Check out a citation of an archive of SpySheriff, before, wayback machine does host the website, now since it now have robots.txt, the past versions archived are now deleted. I've assume hackers adjusted the website under that URL to include that file.

This is another threat to both wikipedia and wayback machine, as wayback machine does not have a "protection" to its archive. With things that can accidentally vanish by website replacement with robots.txt and hacked sites, it makes archiving virtually pointless in the very future.Joeleoj123 (talk) 05:12, 15 April 2017 (UTC)Reply

@Joeleoj123: Thank you for bringing this up. Do you have any relevant references? However, from what I can see, there are good reasons to exclude malware-distributing websites which seems to be the case for "SpySheriff". Also it seems that as of last month they are exploring ignoring robots.txt more broadly (see: Wayback Machine#Website exclusion policy). --Fixuture (talk) 14:26, 18 May 2017 (UTC)Reply
This is very easily solved, by using whois service to check if the owner changed. 152.62.109.203 (talk) 12:13, 19 December 2022 (UTC)Reply

This is still regularly occurring. As an example someone unrelated to the original site owners has taken over the expired domain name www.xyzzynews.com and redirected it to a casino site so that years of archived material that I need to access is no longer available. What this means is that anybody can delete anything they want from the wayback machine as long as the domain name is available for purchase. There needs to be some mention on this page that the archived material of sites that don't exist anymore is not safe and can disappear at any time. 116.250.163.80 (talk) 01:28, 20 July 2018 (UTC)Reply

Try https://archive.is/www.xyzzynews.com --GreenC 01:40, 20 July 2018 (UTC)Reply
Also, when blocked by robots.txt, the original HTML can still be accessed by using a non-JavaScript enbabled browser, or simply doing a wget or curl request to retrieve the HTML and view the html file locally. The robot blockage mechanism requires JavaScript to work. -- GreenC 13:12, 20 July 2018 (UTC)Reply

Hi, regarding the 'citation needed' on the 2017 policy change mentioned in the main page, I looked into it and found that there indeed was an automated mechanism via robots.txt documented here but the page got removed in 2015. The docs on wbm exclusion since late 2018 just say to write an e-mail. Might have happened even earlier, I did not have time to hunt down the earliest mention across site layout changes. Theultramage (talk) 09:12, 25 July 2020 (UTC)Reply

Problem with only first page of pdf files

edit

I know this is off topic but I don't know a better way to reach Wayback users.

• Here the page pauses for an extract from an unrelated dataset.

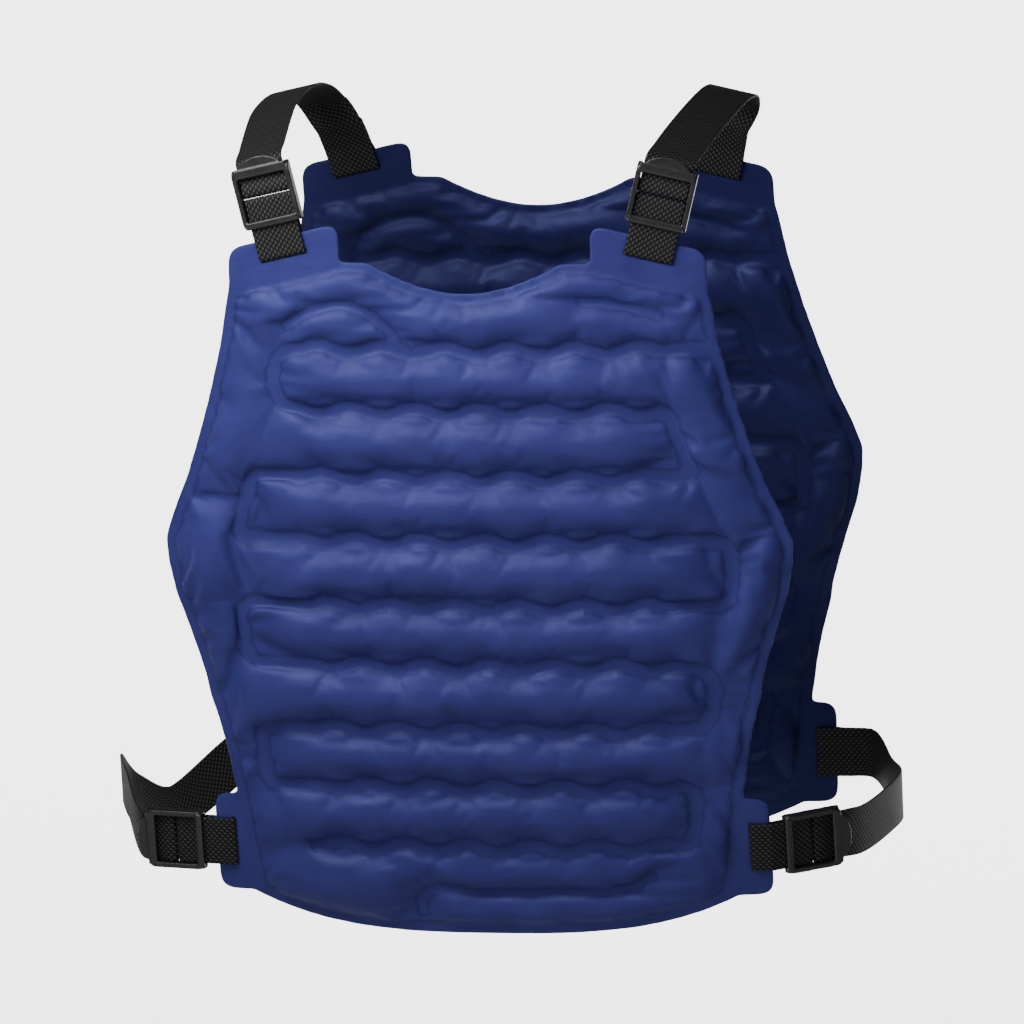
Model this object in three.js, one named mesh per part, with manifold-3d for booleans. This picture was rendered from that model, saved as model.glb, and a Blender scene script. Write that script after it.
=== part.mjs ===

I have an ongoing problem with only the first page of pdf's being supplied:

https://web.archive.org/web/20060912144906/http://www.dbts.edu/journals/1996_1/ACDIXON.PDF https://web.archive.org/web/20160313082813/http://users.ipfw.edu/jehle/deisenbe/cervantes/bowle.pdf

and many others. I am using Safari on iOS, latest versions. Any remedy? Thanks. deisenbe (talk) 11:37, 5 April 2019 (UTC)Reply

@Deisenbe: I don't have this problem they both download complete multipage. Try a different browser or system. -- GreenC 14:01, 5 April 2019 (UTC)Reply
The same problem in Chrome and Dolphin. I was hoping some reader had dealt with this. deisenbe (talk)
Maybe clear cache? Download the file and open with a different PDF viewer not attached to the browser? -- GreenC 14:10, 5 April 2019 (UTC)Reply

Self-censorship BY (not of) the Wayback Machine

edit

I can't into Wikipedia, but I believe this case to be notable enough to be included. In August 2016, the Wayback Machine removed an archived page out of their own volition and pro-homosexual anti-Nazi bias. Link.--Adûnâi (talk) 11:47, 6 April 2019 (UTC)Reply

Observation: User agent passthrough.

edit

Hello. I have noticed that when using web.archive.org/save/example.org (initially web.archive.org/record/example.org in October 2013, see http://www.digitaljournal.com/article/360776 ), the Wayback Machine forwards the browser's user agent to the archived page.

This explains why archiving a website from a mobile web browser brings up the mobile version of the webpage.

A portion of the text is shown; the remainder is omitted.